====== MATERIAL SHOWN ======

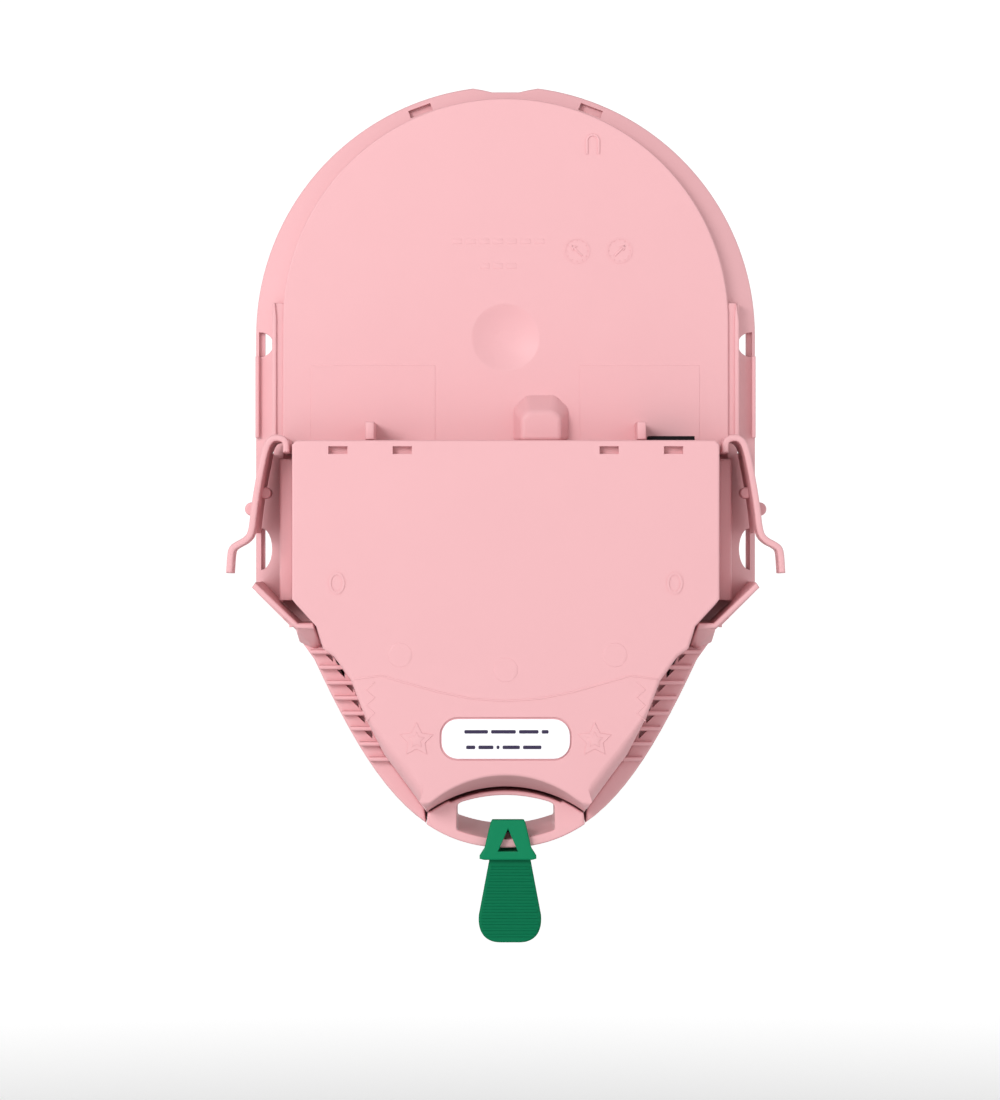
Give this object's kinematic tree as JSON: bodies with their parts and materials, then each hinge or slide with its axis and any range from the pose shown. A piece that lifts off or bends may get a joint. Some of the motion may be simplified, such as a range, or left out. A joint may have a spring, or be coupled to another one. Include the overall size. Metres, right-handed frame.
{
  "type": "defibrillator battery and pad cartridge",
  "caption": "Slim arched cartridge with a battery bay, squeeze latches and a slide-out drawer of electrode pads opened by a hanging pull tab.",
  "frame": {"origin": "front face, at the centre of the arched top's radius", "axes": "+Y out of the front face towards the device's bay, +Z from the pull tab to the arched top, +X to the right when looking at the back"},
  "size_m": [0.0978, 0.024, 0.1524],
  "materials": {
    "shell_plastic": "satin moulded pink plastic with a fine texture",
    "tab_plastic": "satin flexible green plastic",
    "label_paper": "white laminated label",
    "black_plastic": "matt black moulding",
    "board": "green solder resist",
    "cable_ivory": "ivory plastic",
    "cell_can": "plain blue shrink sleeve over a metal can",
    "nickel": "spot-welded nickel strip",
    "contact_metal": "plated contact",
    "lid_foil": "heat-sealed laminated foil",
    "pad_foam": "closed-cell foam backing",
    "pad_gel": "translucent hydrogel",
    "liner_film": "release film",
    "lead_sheath": "thin two-core lead"
  },
  "bodies": {
    "housing": {"front_plate": "shell_plastic", "chassis": "shell_plastic", "battery_cover": "shell_plastic", "front_label": "label_paper", "rear_label": "label_paper", "contact_block": "black_plastic", "circuit_board": "board", "board_chip": "black_plastic", "pad_tail": "cable_ivory", "pad_socket": "cable_ivory", "cell_1": "cell_can", "cell_2": "cell_can", "cell_3": "cell_can", "cell_4": "cell_can", "cell_5": "cell_can", "cell_6": "cell_can", "cell_strap_1": "nickel", "cell_strap_2": "nickel", "cell_strap_3": "nickel", "cell_strap_4": "nickel", "contact_blade_1": "contact_metal", "contact_blade_2": "contact_metal", "contact_blade_3": "contact_metal", "contact_blade_4": "contact_metal"},
    "drawer": {"drawer_tray": "shell_plastic", "drawer_foil": "lid_foil", "upper_pad_backing": "pad_foam", "upper_pad_gel": "pad_gel", "pad_liner": "liner_film", "lower_pad_gel": "pad_gel", "lower_pad_backing": "pad_foam", "folded_lead": "lead_sheath", "finger_lip": "shell_plastic", "tab_strap": "tab_plastic"},
    "tab": {"pull_tab": "tab_plastic"},
    "left_release": {"left_latch": "shell_plastic"},
    "right_release": {"right_latch": "shell_plastic"}
  },
  "joints": [
    {"name": "drawer_slide", "type": "slide", "parent": "housing", "child": "drawer", "axis": [0, 0, -1], "range_m": [0, 0.12]},
    {"name": "tab_swing", "type": "hinge", "parent": "drawer", "child": "tab", "pos_m": [0.0004, -0.0157, -0.0932], "axis": [1, 0, 0], "range_deg": [-55, 75]},
    {"name": "left_latch_flex", "type": "hinge", "parent": "housing", "child": "left_release", "pos_m": [-0.0392, -0.015, -0.0195], "axis": [0, -1, 0], "range_deg": [0, 6.5], "stiffness_Nm_per_rad": 0.8},
    {"name": "right_latch_flex", "type": "hinge", "parent": "housing", "child": "right_release", "pos_m": [0.0392, -0.015, -0.0195], "axis": [0, 1, 0], "range_deg": [0, 6.5], "stiffness_Nm_per_rad": 0.8}
  ]
}
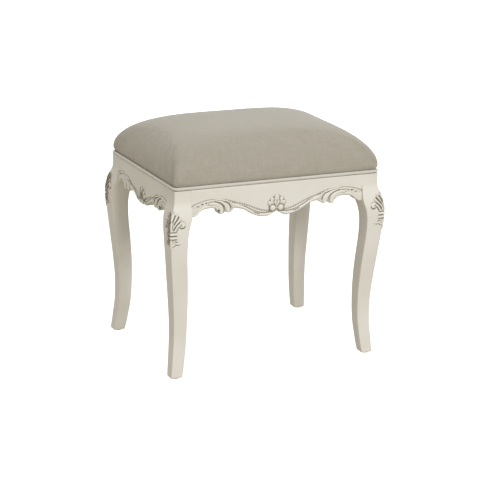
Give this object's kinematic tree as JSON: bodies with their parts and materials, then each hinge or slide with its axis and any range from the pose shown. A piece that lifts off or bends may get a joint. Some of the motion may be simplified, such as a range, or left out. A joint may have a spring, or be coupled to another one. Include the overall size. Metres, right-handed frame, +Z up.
{
  "type": "upholstered dressing stool",
  "caption": "Cabriole-leg dressing stool with scalloped, carved rails in cream paint and a domed linen seat edged with a welt.",
  "frame": {"origin": "on the floor, below the middle of the seat: bottom centre of the bounding box", "axes": "+X to the right along the wide front, +Y from front to back, +Z up"},
  "size_m": [0.495, 0.378, 0.5027],
  "materials": {
    "painted_wood": "satin",
    "bare_wood": "matte",
    "plywood": "matte",
    "linen": "matte",
    "welt_linen": "matte",
    "foam": "matte",
    "dust_cloth": "matte",
    "steel": "satin",
    "glide": "satin"
  },
  "bodies": {
    "root": {"leg_front_left": "painted_wood", "leg_front_right": "painted_wood", "leg_rear_left": "painted_wood", "leg_rear_right": "painted_wood", "rail_front": "painted_wood", "rail_rear": "painted_wood", "rail_left": "painted_wood", "rail_right": "painted_wood", "corner_block_front_left": "bare_wood", "corner_block_front_right": "bare_wood", "corner_block_rear_left": "bare_wood", "corner_block_rear_right": "bare_wood", "rail_screw_a_front_left": "steel", "rail_screw_b_front_left": "steel", "seat_screw_front_left": "steel", "rail_screw_a_front_right": "steel", "rail_screw_b_front_right": "steel", "seat_screw_front_right": "steel", "rail_screw_a_rear_left": "steel", "rail_screw_b_rear_left": "steel", "seat_screw_rear_left": "steel", "rail_screw_a_rear_right": "steel", "rail_screw_b_rear_right": "steel", "seat_screw_rear_right": "steel", "foot_glide_front_left": "glide", "foot_glide_front_right": "glide", "foot_glide_rear_left": "glide", "foot_glide_rear_right": "glide", "dust_sheet": "dust_cloth", "seat_board": "plywood", "seat_foam": "foam", "seat_cover": "linen", "welt": "welt_linen"}
  },
  "joints": []
}
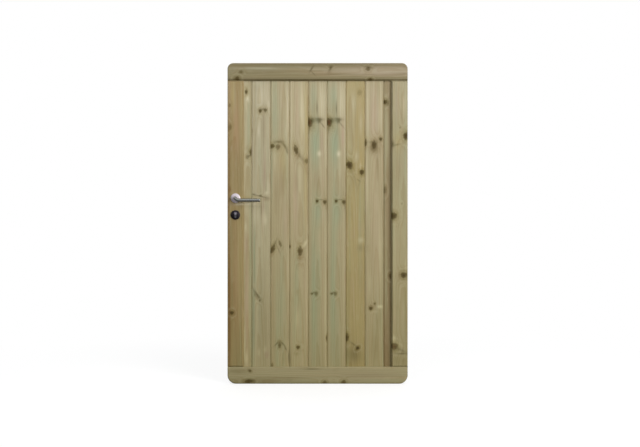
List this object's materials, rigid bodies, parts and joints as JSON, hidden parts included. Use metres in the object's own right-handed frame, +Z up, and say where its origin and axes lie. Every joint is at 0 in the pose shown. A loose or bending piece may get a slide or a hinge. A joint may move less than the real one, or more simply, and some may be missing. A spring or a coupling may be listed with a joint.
{
  "type": "entrance gate: framed garden gate leaf with lever handles",
  "caption": "Timber garden gate leaf: tongue-and-groove boards in a rounded frame, with lever handles, a mortice lock and a profile cylinder.",
  "frame": {"origin": "on the flat hinge edge of the leaf, at mid-thickness, at the height of the lower hinge (0.25 m above the leaf's foot)", "axes": "+X from the lock edge towards the hinge edge, +Y towards the back of the gate, +Z up"},
  "size_m": [1, 0.149, 1.78],
  "materials": {
    "frame_timber": "planed, pressure treated",
    "board_timber": "planed, pressure treated",
    "satin_stainless": "satin",
    "dark_metal": "satin black",
    "nickel": "satin nickel",
    "zinc_plate": "zinc plated"
  },
  "bodies": {
    "leaf": {"top_rail": "frame_timber", "bottom_rail": "frame_timber", "lock_stile": "frame_timber", "hinge_stile": "frame_timber", "board_1": "board_timber", "board_2": "board_timber", "board_3": "board_timber", "board_4": "board_timber", "board_5": "board_timber", "board_6": "board_timber", "board_7": "board_timber", "board_8": "board_timber", "board_9": "board_timber", "lock_case": "zinc_plate", "lock_faceplate": "satin_stainless", "latch_bolt": "nickel", "dead_bolt": "nickel", "front_lever_rose": "satin_stainless", "back_lever_rose": "satin_stainless", "front_cylinder_rose": "dark_metal", "back_cylinder_rose": "dark_metal", "lock_cylinder": "nickel", "front_plug": "nickel", "back_plug": "nickel"},
    "handle": {"front_lever": "satin_stainless", "back_lever": "satin_stainless", "spindle": "zinc_plate", "lock_follower": "zinc_plate"}
  },
  "joints": [
    {"name": "lever_turn", "type": "hinge", "parent": "leaf", "child": "handle", "pos_m": [-0.955, 0, 0.78], "axis": [0, 1, 0], "range_deg": [0, 45], "stiffness_Nm_per_rad": 1.8, "springref_deg": -34.38}
  ]
}
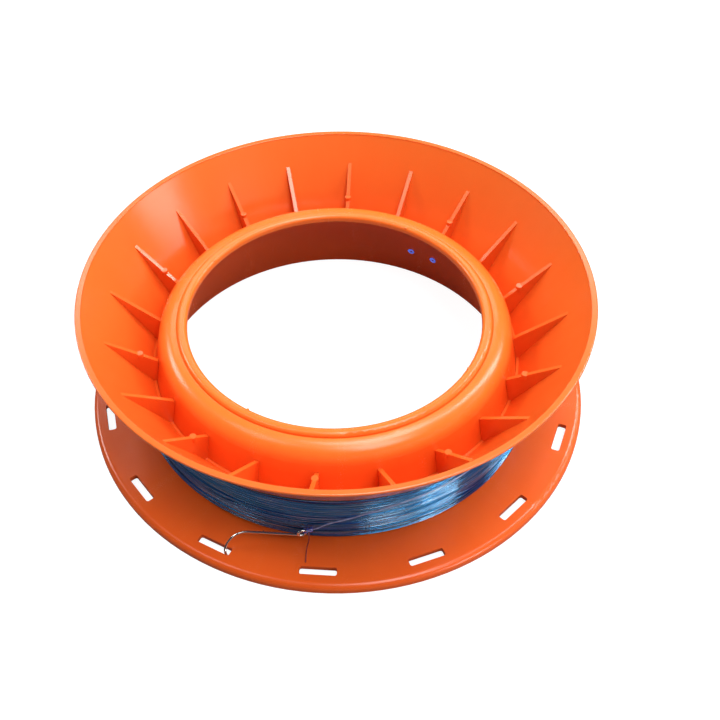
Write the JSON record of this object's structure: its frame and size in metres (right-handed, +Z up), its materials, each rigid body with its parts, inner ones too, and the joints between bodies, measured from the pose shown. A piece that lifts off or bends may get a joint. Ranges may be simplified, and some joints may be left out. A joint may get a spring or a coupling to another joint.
{
  "type": "fishing line spool",
  "caption": "Hand-held ring spool for fishing line: wide hand opening, flared ribbed casting cone, slotted hook flange, wound monofilament and a stowed hook.",
  "frame": {"origin": "middle of the flange's underside, on the surface the spool stands on", "axes": "+Z up along the spool's axis, from the flat hook flange to the flared casting cone; -Y towards the stowed hook"},
  "size_m": [0.2052, 0.2052, 0.0573],
  "materials": {
    "orange_plastic": "satin moulded",
    "blue_line": "clear glossy monofilament",
    "nickel_wire": "nickel plated"
  },
  "bodies": {
    "spool": {"core_drum": "orange_plastic", "casting_cone": "orange_plastic", "line_core": "blue_line"},
    "line_end": {"line_turns": "blue_line", "line_lead": "blue_line", "hook_knot": "blue_line", "line_tag_end": "blue_line", "hook": "nickel_wire"}
  },
  "joints": [
    {"name": "hook_travel", "type": "hinge", "parent": "spool", "child": "line_end", "pos_m": [0, 0, 0], "axis": [0, 0, -1], "range_deg": [0, 5.5]}
  ]
}
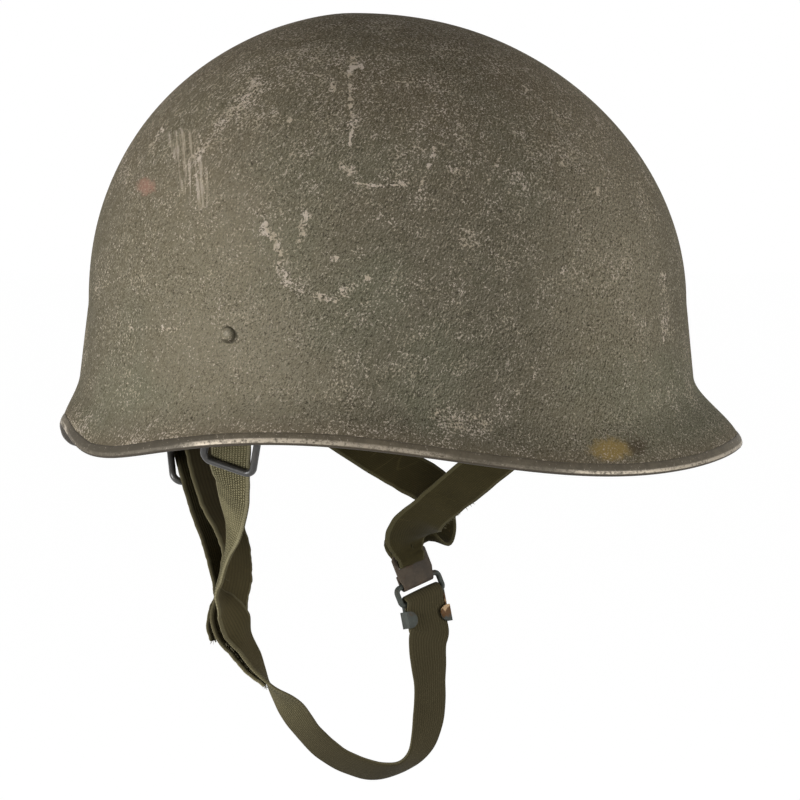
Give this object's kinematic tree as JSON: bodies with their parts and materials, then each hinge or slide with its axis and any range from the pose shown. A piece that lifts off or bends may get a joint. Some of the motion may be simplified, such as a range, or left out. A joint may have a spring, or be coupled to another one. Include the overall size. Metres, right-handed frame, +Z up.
{
  "type": "steel helmet",
  "caption": "One-piece mid-century steel helmet with a flared rim, riveted leather liner and an olive webbing harness with slide rings and buckle.",
  "frame": {"origin": "centre of the headband at the height of its middle, where a head holds the helmet", "axes": "-X to the visor, -Y to the wearer's left, +Z up"},
  "size_m": [0.2843, 0.2346, 0.3197],
  "materials": {
    "shell_paint": "gritty sand paint, chipped and scuffed",
    "edging_paint": "worn to a lighter upper line",
    "rivet_paint": "painted over",
    "dark_wire": "black lacquer, worn",
    "buckle_steel": "blued steel with brass showing at one ear",
    "plate_steel": "dull, brownish",
    "liner_steel": "grey green primer",
    "bare_steel": "satin",
    "brass": "dull",
    "leather": "smooth, aged",
    "felt": "felt",
    "lace": "cotton cord",
    "webbing": "olive webbing, coarse on one face, smooth on the other"
  },
  "bodies": {
    "root": {"shell": "shell_paint", "rim_edging": "edging_paint", "side_rivet_left": "rivet_paint", "side_rivet_right": "rivet_paint", "anchor_plate_left": "plate_steel", "anchor_plate_right": "plate_steel", "crown_stud": "bare_steel", "crown_pad": "felt", "liner_cross": "liner_steel", "crown_washer": "bare_steel", "crown_nut": "brass", "liner_hoop": "liner_steel", "arm_rivets": "bare_steel", "sweatband": "leather", "crown_tongues": "leather", "sweatband_rivets": "brass", "tongue_lace": "lace", "chin_strap": "webbing", "inner_strap_right": "webbing", "ring_strap_right": "webbing", "nape_strap": "webbing", "nape_rivet_left": "bare_steel", "nape_rivet_right": "bare_steel", "hook_plate": "plate_steel"},
    "ring_left": {"ring_left": "dark_wire"},
    "ring_right": {"ring_right": "dark_wire"},
    "chin_buckle": {"chin_buckle": "buckle_steel"}
  },
  "joints": [
    {"name": "ring_left_slide", "type": "slide", "parent": "root", "child": "ring_left", "axis": [0.0577, 0.7113, -0.7005], "range_m": [-0.014, 0.002]},
    {"name": "ring_right_slide", "type": "slide", "parent": "root", "child": "ring_right", "axis": [0.1359, -0.7109, -0.69], "range_m": [-0.014, 0.002]},
    {"name": "buckle_tilt", "type": "hinge", "parent": "root", "child": "chin_buckle", "pos_m": [0.0132, 0, -0.1155], "axis": [0.8691, 0.3596, 0.3396], "range_deg": [-20, 20], "deforming": ["chin_strap"]}
  ]
}
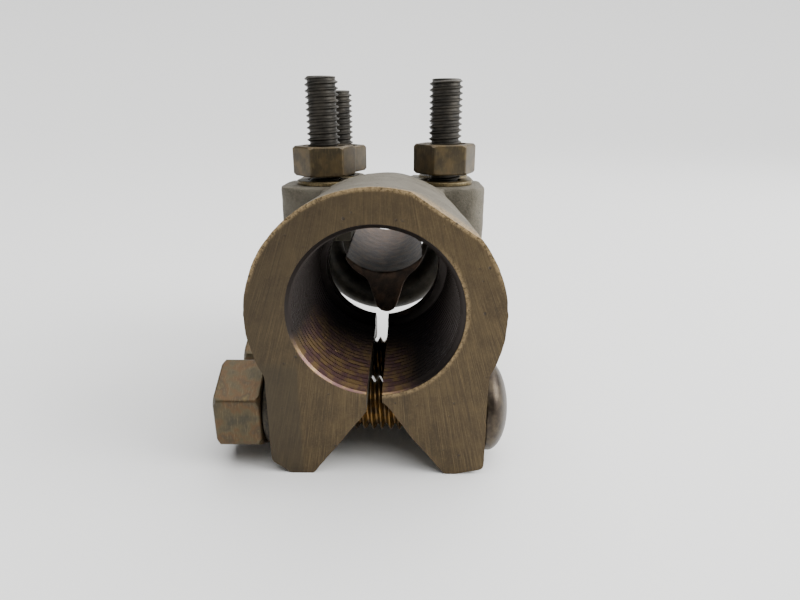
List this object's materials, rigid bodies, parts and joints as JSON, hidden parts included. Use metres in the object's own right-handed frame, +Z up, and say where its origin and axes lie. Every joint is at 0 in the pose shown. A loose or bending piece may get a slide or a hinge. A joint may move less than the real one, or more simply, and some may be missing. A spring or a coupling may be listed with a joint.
{
  "type": "conduit ground clamp",
  "caption": "Cast bronze ground clamp with a split threaded conduit hub on pinch bolts and a U-bolt cable clamp behind it.",
  "frame": {"origin": "on the hub axis, where the flared mouth meets the bore", "axes": "+Y along the hub axis from the mouth towards the cable clamp, +Z up from the jaws towards the U-bolt nuts, +X to the side of the domed pinch bolt heads"},
  "size_m": [0.0621, 0.0841, 0.0787],
  "materials": {
    "cast_bronze": "sand cast, weathered, with a filed front face",
    "keeper_bronze": "as cast",
    "stud_bronze": "dark tarnished",
    "nut_bronze": "satin, tarnished",
    "washer_bronze": "satin"
  },
  "bodies": {
    "clamp": {"clamp_body": "cast_bronze", "front_pinch_bolt": "stud_bronze", "rear_pinch_bolt": "stud_bronze", "front_left_washer": "washer_bronze", "front_right_washer": "washer_bronze", "rear_left_washer": "washer_bronze", "rear_right_washer": "washer_bronze"},
    "front_u_bolt": {"front_u_bolt": "stud_bronze"},
    "rear_u_bolt": {"rear_u_bolt": "stud_bronze"},
    "keeper": {"keeper": "keeper_bronze"},
    "front_left_nut": {"front_left_nut": "nut_bronze"},
    "front_right_nut": {"front_right_nut": "nut_bronze"},
    "rear_left_nut": {"rear_left_nut": "nut_bronze"},
    "rear_right_nut": {"rear_right_nut": "nut_bronze"},
    "front_pinch_washer": {"front_pinch_washer": "washer_bronze"},
    "front_pinch_nut": {"front_pinch_nut": "nut_bronze"},
    "rear_pinch_washer": {"rear_pinch_washer": "washer_bronze"},
    "rear_pinch_nut": {"rear_pinch_nut": "nut_bronze"}
  },
  "joints": [
    {"name": "front_u_bolt_slide", "type": "slide", "parent": "clamp", "child": "front_u_bolt", "axis": [0, 0, 1], "range_m": [-0.012, 0.0015]},
    {"name": "rear_u_bolt_slide", "type": "slide", "parent": "clamp", "child": "rear_u_bolt", "axis": [0, 0, 1], "range_m": [-0.012, 0.0015]},
    {"name": "keeper_slide", "type": "slide", "parent": "clamp", "child": "keeper", "axis": [0, 0, 1], "range_m": [-0.012, 0.0015]},
    {"name": "front_left_nut_turn", "type": "hinge", "parent": "clamp", "child": "front_left_nut", "pos_m": [-0.0151, 0.0445, 0.0245], "axis": [0, 0, 1], "range_deg": [-390, 3070]},
    {"name": "front_right_nut_turn", "type": "hinge", "parent": "clamp", "child": "front_right_nut", "pos_m": [0.0151, 0.0445, 0.0245], "axis": [0, 0, 1], "range_deg": [-390, 3070]},
    {"name": "rear_left_nut_turn", "type": "hinge", "parent": "clamp", "child": "rear_left_nut", "pos_m": [-0.014, 0.0665, 0.0245], "axis": [0, 0, 1], "range_deg": [-390, 3070]},
    {"name": "rear_right_nut_turn", "type": "hinge", "parent": "clamp", "child": "rear_right_nut", "pos_m": [0.0162, 0.0665, 0.0245], "axis": [0, 0, 1], "range_deg": [-390, 3070]},
    {"name": "front_pinch_washer_slide", "type": "slide", "parent": "clamp", "child": "front_pinch_washer", "axis": [-1, 0, 0], "range_m": [0, 0.008]},
    {"name": "front_pinch_nut_turn", "type": "hinge", "parent": "front_pinch_washer", "child": "front_pinch_nut", "pos_m": [-0.0284, 0.0077, -0.024], "axis": [-1, 0, 0], "range_deg": [0, 1590]},
    {"name": "rear_pinch_washer_slide", "type": "slide", "parent": "clamp", "child": "rear_pinch_washer", "axis": [-1, 0, 0], "range_m": [0, 0.008]},
    {"name": "rear_pinch_nut_turn", "type": "hinge", "parent": "rear_pinch_washer", "child": "rear_pinch_nut", "pos_m": [-0.0284, 0.0297, -0.024], "axis": [-1, 0, 0], "range_deg": [0, 1590]}
  ],
  "couplings": [
    {"joint": "rear_u_bolt_slide", "follows": "front_u_bolt_slide", "ratio": 1},
    {"joint": "keeper_slide", "follows": "front_u_bolt_slide", "ratio": 1},
    {"joint": "front_left_nut_turn", "follows": "front_u_bolt_slide", "rad_per_m": -4452.7},
    {"joint": "front_right_nut_turn", "follows": "front_u_bolt_slide", "rad_per_m": -4452.7},
    {"joint": "rear_left_nut_turn", "follows": "front_u_bolt_slide", "rad_per_m": -4452.7},
    {"joint": "rear_right_nut_turn", "follows": "front_u_bolt_slide", "rad_per_m": -4452.7},
    {"joint": "front_pinch_nut_turn", "follows": "front_pinch_washer_slide", "rad_per_m": 3463.2},
    {"joint": "rear_pinch_nut_turn", "follows": "rear_pinch_washer_slide", "rad_per_m": 3463.2}
  ]
}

======

THE PROBLEM => Filter lines by "bends" and return each hit.

ANSWER TO THIS TASK =>
Give this object's kinematic tree as JSON: bodies with their parts and materials, then each hinge or slide with its axis and any range from the pose shown. A piece that lifts off or bends may get a joint. Some of the motion may be simplified, such as a range, or left out. A joint may have a spring, or be coupled to another one. Include the overall size. Metres, right-handed frame.
Give this object's kinematic tree as JSON: bodies with their parts and materials, then each hinge or slide with its axis and any range from the pose shown. A piece that lifts off or bends may get a joint. Some of the motion may be simplified, such as a range, or left out. A joint may have a spring, or be coupled to another one. Include the overall size. Metres, right-handed frame, +Z up.
Write the JSON record of this object's structure: its frame and size in metres (right-handed, +Z up), its materials, each rigid body with its parts, inner ones too, and the joints between bodies, measured from the pose shown. A piece that lifts off or bends may get a joint. Ranges may be simplified, and some joints may be left out. A joint may get a spring or a coupling to another joint.
Give this object's kinematic tree as JSON: bodies with their parts and materials, then each hinge or slide with its axis and any range from the pose shown. A piece that lifts off or bends may get a joint. Some of the motion may be simplified, such as a range, or left out. A joint may have a spring, or be coupled to another one. Include the overall size. Metres, right-handed frame, +Z up.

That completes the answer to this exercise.